‘The Stalking of Rosa Czekov’ is also available as a paperback!!

Yesterday I shared some self-publishing news, the fact that my novel ‘Farholm‘, is available as an actual paperback book as well as the original eBook I published in 2012. I’m amazed it was nine years ago, but it was something I’d written a while before then, I think the first draft was probably finished half a dozen years before that. My second eBook, ‘The Stalking of Rosa Czekov’ was published just three months later. It too had been written some time before, as you can tell by the primitive phones the characters use, and the fact their text messages are all abbreviated because at the time only a certain number of characters were allowed! 2011had been the year I was able to give up my day job – liberation!! and I spent my time editing and rewriting my novels, which was why I was able to publish ‘Rosa’ so soon after ‘Farholm‘.

Like many people I’m fascinated by the idea of stalkers – although I am well aware that in real life they are the most vile and horrible individuals who make their targets’ lives a misery and cause them to live in fear, sometimes for ever. In my story, Rosa believes she is being stalked but there is never any concrete evidence and sadly even her husband who loves her so dearly doesn’t a hundred percent believe her. I was also interested in the idea of what happens to people after something traumatic occurs – when you read a book or see a film with an exciting and gripping and maybe shocking conclusion, what happens to those characters afterwards. I said yesterday that people asked me if there would be a sequel to ‘Farholm‘, and no there won’t but when I finish a story, the characters continue their lives in my head.
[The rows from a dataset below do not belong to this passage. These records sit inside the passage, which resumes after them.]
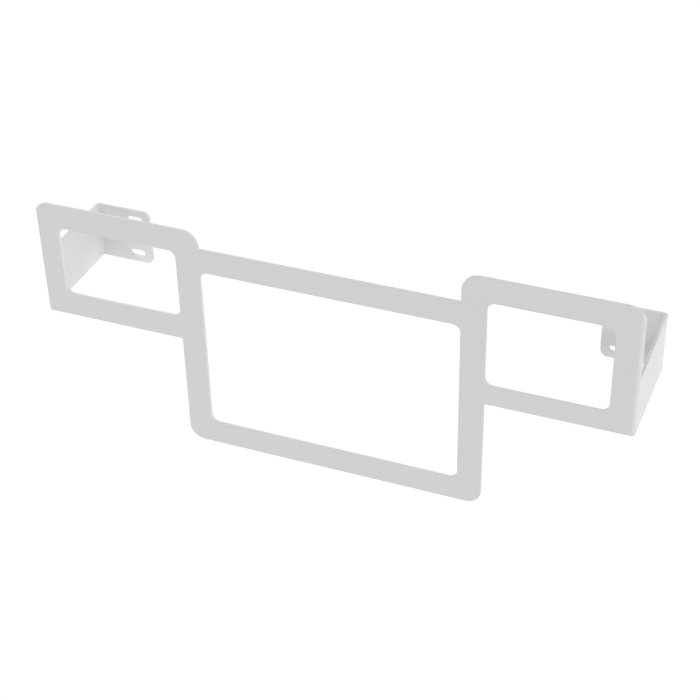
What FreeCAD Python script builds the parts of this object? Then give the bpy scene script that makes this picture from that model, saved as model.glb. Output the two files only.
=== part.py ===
import FreeCAD, Part
import math
import os
from FreeCAD import Vector

# Security gate: one steel sheet, laser cut, folded four times and powder coated.
# Millimetres. +Z is up and the front panel faces -Y.
# The origin is the middle of the four mounting slots, on the plane of the wall behind.

# Folded sheet
overall_width = 600.0
overall_depth = 114.5
sheet = 3.0
bend_outer_radius = 4.0
coated_edge_radius = 0.4

# Side panels and rear flanges
wing_height = 61.5
flange_length = 61.0
flange_corner_radius = 7.5
wing_notch_radius = 1.5

# Mounting slots, two in each flange
slot_length = 17.0
slot_width = 7.0
slot_from_side = 44.0
slot_from_lower_edge = 10.5
slot_pitch = 40.0

# Front panel, bars and windows across, from left to right
left_bar = 24.0
left_window_width = 125.5
left_mullion = 25.0
centre_window_width = 259.5
right_mullion = 24.5
right_window_width = 116.5

# Front panel, bars and windows up, measured from the lower edge of the side panels
left_lower_bar = 25.5
left_window_height = 74.5
right_lower_bar = 21.5
right_window_height = 91.0
upper_bar = 25.5
centre_drop = 121.5
centre_lower_bar = 25.5
centre_window_height = 178.0

# Corners of the front panel
outer_corner_radius = 15.0
step_corner_radius = 17.0
window_corner_radius = 8.0
inner_corner_radius = 0.8

# Construction allowances
clearance = 5.0
same_point = 1e-6
square_enough = 0.5

# Derived positions
half_width = overall_width / 2
front_y = -overall_depth
bend_inner_radius = bend_outer_radius - sheet
front_bend_end_y = front_y + bend_outer_radius
rear_bend_start_y = -bend_outer_radius
base_z = -slot_from_lower_edge - slot_pitch / 2
wing_top_z = base_z + wing_height
flange_end = half_width - flange_length

left_window_start = -half_width + left_bar
left_window_end = left_window_start + left_window_width
centre_window_start = left_window_end + left_mullion
centre_window_end = centre_window_start + centre_window_width
right_window_start = centre_window_end + right_mullion
right_window_end = right_window_start + right_window_width

left_window_low = base_z + left_lower_bar
left_window_high = left_window_low + left_window_height
left_top = left_window_high + upper_bar
right_window_low = base_z + right_lower_bar
right_window_high = right_window_low + right_window_height
right_top = right_window_high + upper_bar
centre_bottom = base_z - centre_drop
centre_window_low = centre_bottom + centre_lower_bar
centre_window_high = centre_window_low + centre_window_height
centre_top = centre_window_high + upper_bar
tallest = max(left_top, right_top)

slot_x = half_width - slot_from_side
slot_low_z = base_z + slot_from_lower_edge
slot_high_z = slot_low_z + slot_pitch


def rounded_wire(corners, to_point):
    """Closed wire through (u, v, radius) corners; to_point places u and v in space."""
    joints = []
    count = len(corners)
    for i in range(count):
        u, v, radius = corners[i]
        before = corners[i - 1]
        after = corners[(i + 1) % count]
        here = Vector(u, v, 0)
        if radius == 0:
            joints.append((here, None, here))
            continue
        back = Vector(before[0] - u, before[1] - v, 0).normalize()
        ahead = Vector(after[0] - u, after[1] - v, 0).normalize()
        half_angle = back.getAngle(ahead) / 2
        run = radius / math.tan(half_angle)
        inward = (back + ahead).normalize()
        centre = here + inward * (radius / math.sin(half_angle))
        middle = centre - inward * radius
        joints.append((here + back * run, middle, here + ahead * run))
    edges = []
    for i in range(count):
        start, middle, end = joints[i]
        if middle is not None:
            edges.append(Part.Arc(to_point(start), to_point(middle), to_point(end)).toShape())
        following = joints[(i + 1) % count][0]
        if end.distanceToPoint(following) > same_point:
            edges.append(Part.makeLine(to_point(end), to_point(following)))
    return Part.Wire(edges)


def prism_along_y(corners, start_y, end_y):
    """Solid with an X-Z outline, from start_y to end_y."""
    wire = rounded_wire(corners, lambda p: Vector(p.x, start_y, p.y))
    return Part.Face(wire).extrude(Vector(0, end_y - start_y, 0))


def prism_along_x(corners, start_x, end_x):
    """Solid with a Y-Z outline, from start_x to end_x."""
    wire = rounded_wire(corners, lambda p: Vector(start_x, p.x, p.y))
    return Part.Face(wire).extrude(Vector(end_x - start_x, 0, 0))


def prism_along_z(corners, start_z, end_z):
    """Solid with an X-Y outline, from start_z to end_z."""
    wire = rounded_wire(corners, lambda p: Vector(p.x, p.y, start_z))
    return Part.Face(wire).extrude(Vector(0, 0, end_z - start_z))


def rectangle(low_u, low_v, high_u, high_v, radius):
    return [(low_u, low_v, radius), (high_u, low_v, radius), (high_u, high_v, radius), (low_u, high_v, radius)]


# The folded section seen from above: front, two sides and two flanges, with all four bends.
section = [
    (-half_width, front_y, bend_outer_radius),
    (half_width, front_y, bend_outer_radius),
    (half_width, 0, bend_outer_radius),
    (flange_end, 0, 0),
    (flange_end, -sheet, 0),
    (half_width - sheet, -sheet, bend_inner_radius),
    (half_width - sheet, front_y + sheet, bend_inner_radius),
    (-half_width + sheet, front_y + sheet, bend_inner_radius),
    (-half_width + sheet, -sheet, bend_inner_radius),
    (-flange_end, -sheet, 0),
    (-flange_end, 0, 0),
    (-half_width, 0, bend_outer_radius),
]
folded = prism_along_z(section, centre_bottom, tallest)

# Front panel outline. Neighbouring frames share a bar, and the steps between them are tight inner corners.
# Low down the sheet runs on round the bends, so the outline stands clear of the sides there.
front_outline = [
    (-half_width - clearance, base_z, 0),
    (left_window_end, base_z, inner_corner_radius),
    (left_window_end, centre_bottom, outer_corner_radius),
    (right_window_start, centre_bottom, outer_corner_radius),
    (right_window_start, base_z, inner_corner_radius),
    (half_width + clearance, base_z, 0),
    (half_width + clearance, wing_top_z, 0),
    (half_width, wing_top_z, 0),
    (half_width, right_top, outer_corner_radius),
    (centre_window_end, right_top, step_corner_radius),
    (centre_window_end, centre_top, inner_corner_radius),
    (centre_window_start, centre_top, inner_corner_radius),
    (centre_window_start, left_top, step_corner_radius),
    (-half_width, left_top, outer_corner_radius),
    (-half_width, wing_top_z, 0),
    (-half_width - clearance, wing_top_z, 0),
]
windows = [
    rectangle(left_window_start, left_window_low, left_window_end, left_window_high, window_corner_radius),
    rectangle(
        centre_window_start, centre_window_low, centre_window_end, centre_window_high, window_corner_radius
    ),
    rectangle(right_window_start, right_window_low, right_window_end, right_window_high, window_corner_radius),
]
front_blank = prism_along_y(front_outline, front_y - clearance, front_bend_end_y)
for window in windows:
    front_blank = front_blank.cut(prism_along_y(window, front_y - clearance, front_bend_end_y))
front_panel = folded.common(front_blank)

# Side panels, with a small radius where their upper edge meets the taller front panel.
wing_outline = [
    (front_bend_end_y, base_z, 0),
    (rear_bend_start_y, base_z, 0),
    (rear_bend_start_y, wing_top_z, 0),
    (front_bend_end_y, wing_top_z, wing_notch_radius),
    (front_bend_end_y, wing_top_z + wing_notch_radius, 0),
]
wing_blank = prism_along_x(wing_outline, -half_width - clearance, half_width + clearance)
side_panels = folded.common(wing_blank)


def rear_flange(side):
    """Flange and its bend on one side, -1 left or 1 right, with rounded free corners and two slots."""
    outline = [
        (side * (half_width + clearance), base_z, 0),
        (side * flange_end, base_z, flange_corner_radius),
        (side * flange_end, wing_top_z, flange_corner_radius),
        (side * (half_width + clearance), wing_top_z, 0),
    ]
    flange = folded.common(prism_along_y(outline, rear_bend_start_y, clearance))
    for slot_z in (slot_low_z, slot_high_z):
        slot = rectangle(
            side * slot_x - slot_length / 2,
            slot_z - slot_width / 2,
            side * slot_x + slot_length / 2,
            slot_z + slot_width / 2,
            slot_width / 2,
        )
        flange = flange.cut(prism_along_y(slot, -sheet - clearance, clearance))
    return flange


gate = front_panel.fuse([side_panels, rear_flange(-1), rear_flange(1)]).removeSplitter()
print("one folded sheet:", len(gate.Solids), "solid,", len(gate.Edges), "edges, valid", gate.isValid())


def face_normal(face, point):
    u, v = face.Surface.parameter(point)
    return face.normalAt(u, v)


def is_cut_edge(shape, edge):
    """True for an edge where the sheet's surface meets its cut side."""
    faces = shape.ancestorsOfType(edge, Part.Face)
    if len(faces) != 2:
        return False
    middle = edge.valueAt((edge.FirstParameter + edge.LastParameter) / 2)
    return abs(face_normal(faces[0], middle).dot(face_normal(faces[1], middle))) < square_enough


# The coating rounds every cut edge a little.
cut_edges = [edge for edge in gate.Edges if is_cut_edge(gate, edge)]
gate = gate.makeFillet(coated_edge_radius, cut_edges)
print("edges rounded:", len(cut_edges), "valid", gate.isValid(), "volume mm3", round(gate.Volume))


def zone(low_x, high_x, low_y, high_y):
    """Full-height box between two X and two Y planes."""
    depth = high_y - low_y
    height = tallest - centre_bottom + 2 * clearance
    return Part.makeBox(high_x - low_x, depth, height, Vector(low_x, low_y, centre_bottom - clearance))


# Part the sheet at the end lines of its bends, so that each panel is a part of its own.
before = front_y - clearance
outside = half_width + clearance
zones = {
    "front_frame": zone(-outside, outside, before, front_bend_end_y),
    "left_side_wing": zone(-outside, 0, front_bend_end_y, rear_bend_start_y),
    "right_side_wing": zone(0, outside, front_bend_end_y, rear_bend_start_y),
    "left_mounting_flange": zone(-outside, 0, rear_bend_start_y, clearance),
    "right_mounting_flange": zone(0, outside, rear_bend_start_y, clearance),
}

os.makedirs("parts", exist_ok=True)
for name, panel_zone in zones.items():
    panel = gate.common(panel_zone)
    solid = panel.Solids[0]
    print(name, len(panel.Solids), "solid, valid", solid.isValid(), "volume", round(solid.Volume))
    solid.exportStep("parts/" + name + ".step")
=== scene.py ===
from math import cos, radians, sin

import bpy
from mathutils import Matrix, Vector


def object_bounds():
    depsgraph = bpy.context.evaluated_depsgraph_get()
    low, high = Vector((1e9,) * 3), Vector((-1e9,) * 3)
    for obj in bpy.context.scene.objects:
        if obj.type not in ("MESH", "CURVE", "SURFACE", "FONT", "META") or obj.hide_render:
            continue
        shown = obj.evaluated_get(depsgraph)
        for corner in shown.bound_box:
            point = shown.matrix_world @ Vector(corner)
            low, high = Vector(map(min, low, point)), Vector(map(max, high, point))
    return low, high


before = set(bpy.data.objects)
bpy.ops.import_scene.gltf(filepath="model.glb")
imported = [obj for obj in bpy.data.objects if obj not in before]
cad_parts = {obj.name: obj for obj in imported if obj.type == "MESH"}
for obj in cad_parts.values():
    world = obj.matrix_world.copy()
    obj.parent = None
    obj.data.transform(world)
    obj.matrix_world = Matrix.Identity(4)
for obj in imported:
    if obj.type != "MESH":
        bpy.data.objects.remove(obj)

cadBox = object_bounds()
lowest = Vector(cadBox[0])
print("frame loaded:", ", ".join(sorted(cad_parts)))


# Small helpers for building a material

def newMaterial(name):
    material = bpy.data.materials.new(name)
    material.use_nodes = True
    tree = material.node_tree
    return material, tree, tree.nodes["Principled BSDF"]


def addNode(tree, kind, inputs=None, **settings):
    node = tree.nodes.new(kind)
    for key, value in settings.items():
        setattr(node, key, value)
    for key, value in (inputs or {}).items():
        node.inputs[key].default_value = value
    return node


# Satin white powder coat. Lengths are in metres, so a scale of 500 gives spots about 2 mm across.
powderCoatLook = {
    "baseWhite": (0.748, 0.748, 0.750, 1.0),
    "thinWhite": (0.730, 0.730, 0.733, 1.0),
    # painted highlight colour for the cut edges
    "paintedEdgeHighlight": (0.800, 0.798, 0.794, 1.0),
    "cloudScale": 9.0,
    "cloudDetail": 3.0,
    "cloudRoughness": 0.55,
    "cloudFrom": 0.35,
    "cloudTo": 0.75,
    "cloudShare": 0.5,
    "edgeReach": 0.0011,
    "edgeSamples": 6,
    "edgeFlat": 0.995,  # how far the rounded and flat normals agree where the painted edge highlight starts
    "edgeSharp": 0.86,  # and where it is full
    "patchScale": 60.0,
    "patchDetail": 2.0,
    "peelScale": 520.0,
    "peelDetail": 2.0,
    "peelRoughness": 0.45,
    "peelHeight": 0.000018,
    "grainScale": 2600.0,
    "grainDetail": 1.0,
    "grainHeight": 0.000004,
    "roughnessLow": 0.40,
    "roughnessHigh": 0.52,
}


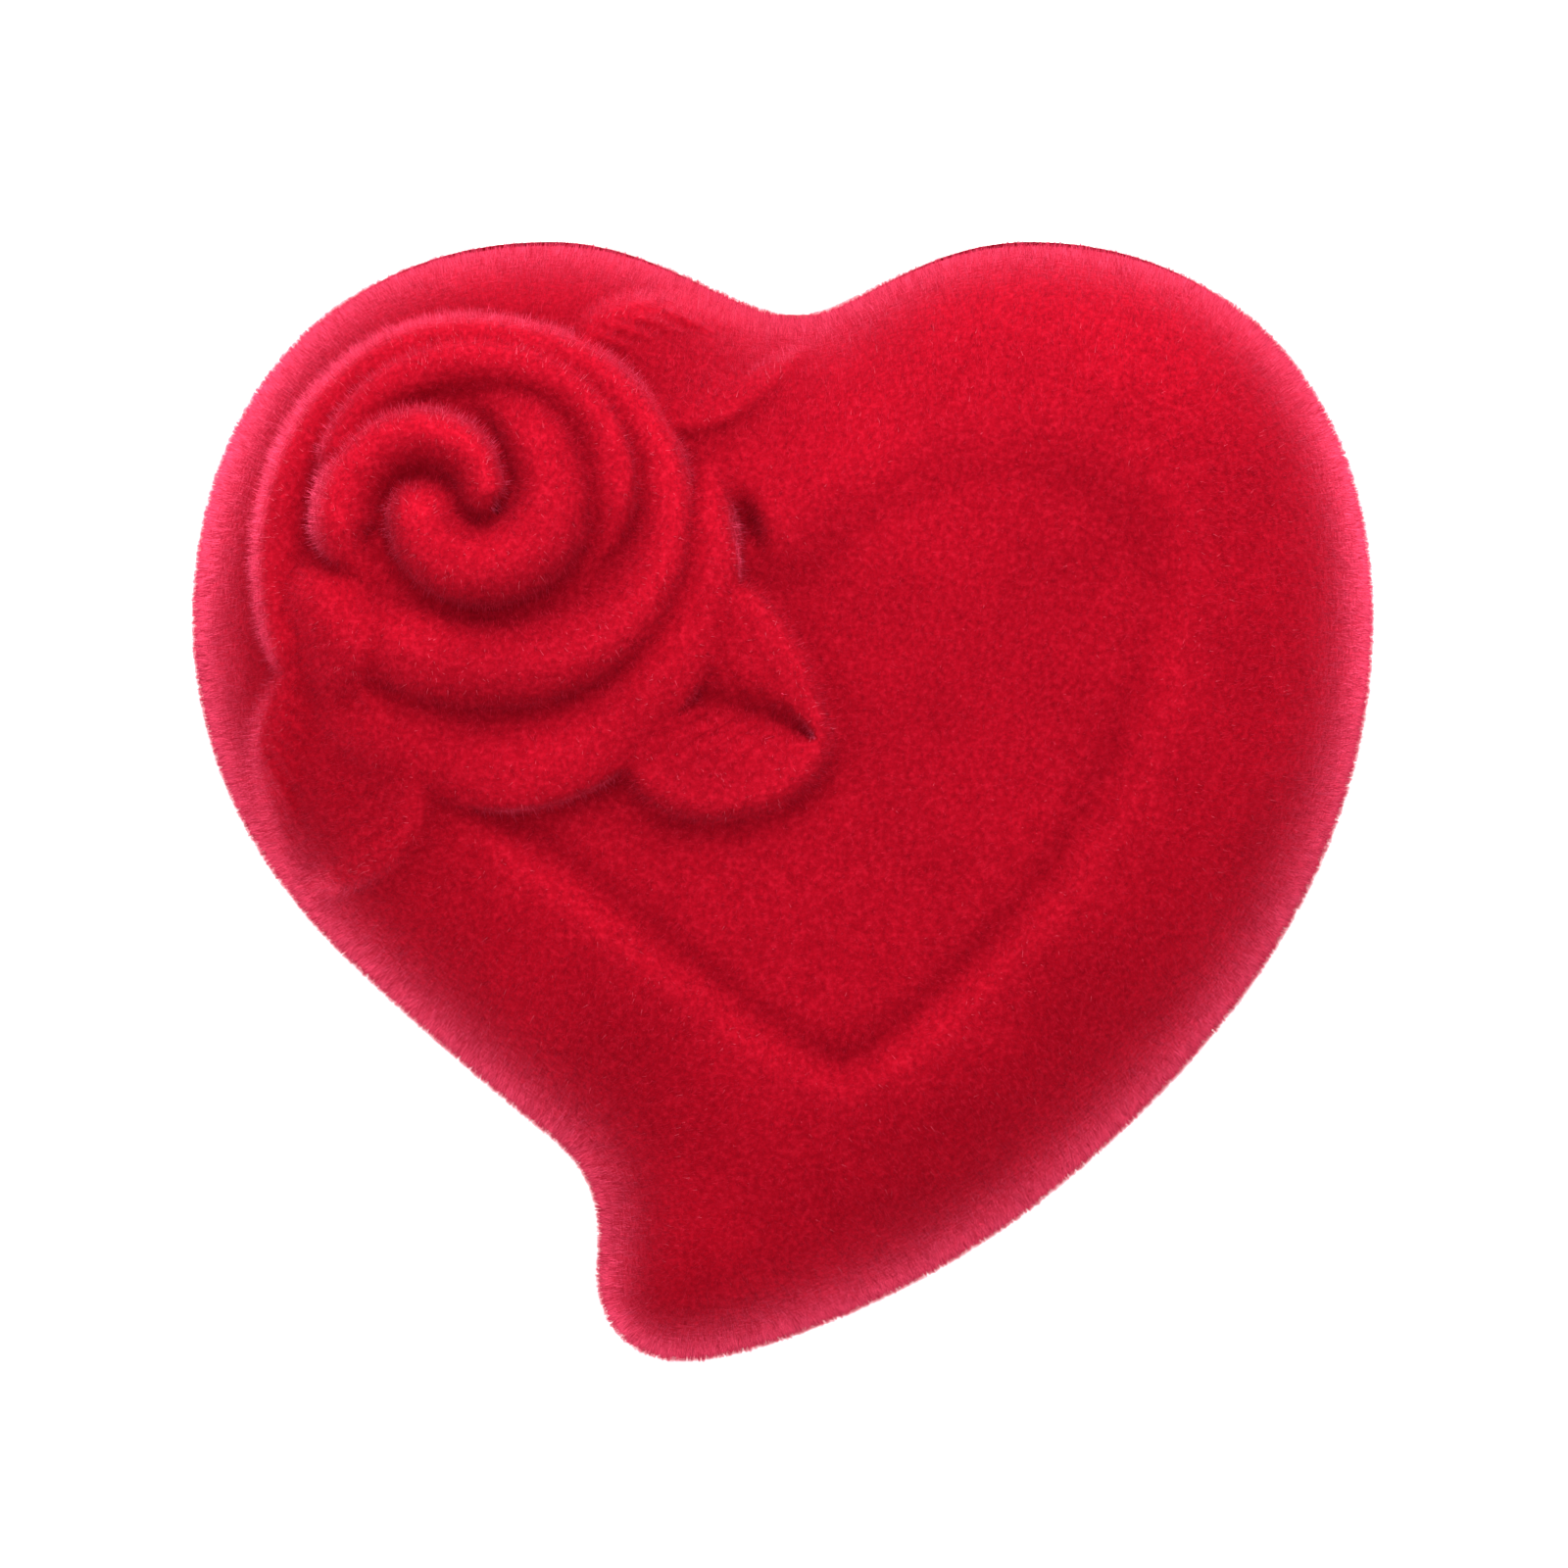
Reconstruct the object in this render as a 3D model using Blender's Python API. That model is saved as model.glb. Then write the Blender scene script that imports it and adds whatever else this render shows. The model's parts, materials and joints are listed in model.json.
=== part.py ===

So supposing I wrote a story about characters who had experienced a trauma, and how they lived after it.

Before the story of Rosa Czekov begins, she was involved in the events surrounding as armed raid on a bank in which she offered herself as hostage in place of a young pregnant woman one of the robbers had grabbed her.

He pushed her forward so she was against the door, the gun tight to her throat, her head tipped awkwardly. The street outside was cleared of people and there was a line of police cars and men in navy with strange caps and black sticks. Except they weren’t black sticks they were guns.
He was swearing continuously, the words running into one long stream of expletive.
“Right bitch you’re gonna open the door and we’re goin’ out and we’re gonna get a car and we’re gonna drive. Right bitch, right bitch.”
For a moment Rosa didn’t realise that he meant her to open the door but it was locked.
“Open the door, open the fucking door or she gets it!” he screamed and there was a chorus from behind “Open the door! Open the door, he’ll kill her, open the door!” as the other customers begged for her life.
It clicked unlocked and she pulled it open, her hands slipping, as wet as if she’d dipped them in a pool of sweat and tears. The air outside was icy and peculiarly silent.
“Put the gun down,” a calm voice came through a megaphone. “Put the gun down and you’ll be alright.”
Put the gun down, put the gun down said Rosa inside her head. She was pushed forward and stumbled as they went down a kerb.
“I wanna car an’ a million pounds!”
He was holding her so tightly, pressing her so close against him she could feel his heart.
“Put the gun down and no-one will get hurt and we can talk -”
“Fuck talk! I wanna car an’ a million pounds!”
Rosa looked at the sky; the clouds were moving very fast, like a speeded up film. She leant back to escape the pressure of the gun and the man staggered. He began to say something and the pressure eased and in her peripheral vision she saw the barrel wave and then there was a loud plopping noise and the retort of a gun and she was showered in a hot crimson stream.
Hot rain? Hot red rain?
The arm around her waist fell away and she sensed the man moving back and then she knew what was dripping off her hair and eyelashes, what was streaming across her mouth and down her chin, with a metallic stink of gore. It was his blood, he’d shot himself.
But standing facing her, a gun to his shoulder, staring down the barrel at her was a policeman, his blue eyes so wide they seemed to start from his head. She stared back at him and slowly raised her arms, held them out beseechingly to the man in blue with the gun.

This happens before the start of the story which begins when Rosa’s cousin arrives from Australia, because after the bank raid and Rosa’s heroic act to save the pregnant woman, someone begins to stalk her. The cousin, Tyche Kane, has come to discover who the stalker is, who the person is who made Rosa’s life a misery.

Here’s the blurb for The Stalking of Rosa Czekov’:

Rosa Czekov is an ordinary person who, through an extraordinary act of courage, brings herself to public attention. Rosa is modest and private, and this unwelcome publicity attracts a stalker who makes her life a misery and brings her to the verge of a breakdown. Her cousin, Tyche Kane, has a mission to discover who is tormenting Rosa and bring him or her to retribution. In the course of her pursuit, Tyche uncovers many secrets in an effort to prove Rosa was not just imagining her persecutor.However, her quest not only puts her own life at risk, but endangers Rosa’s friends and family and leads to the murder of someone very close to her.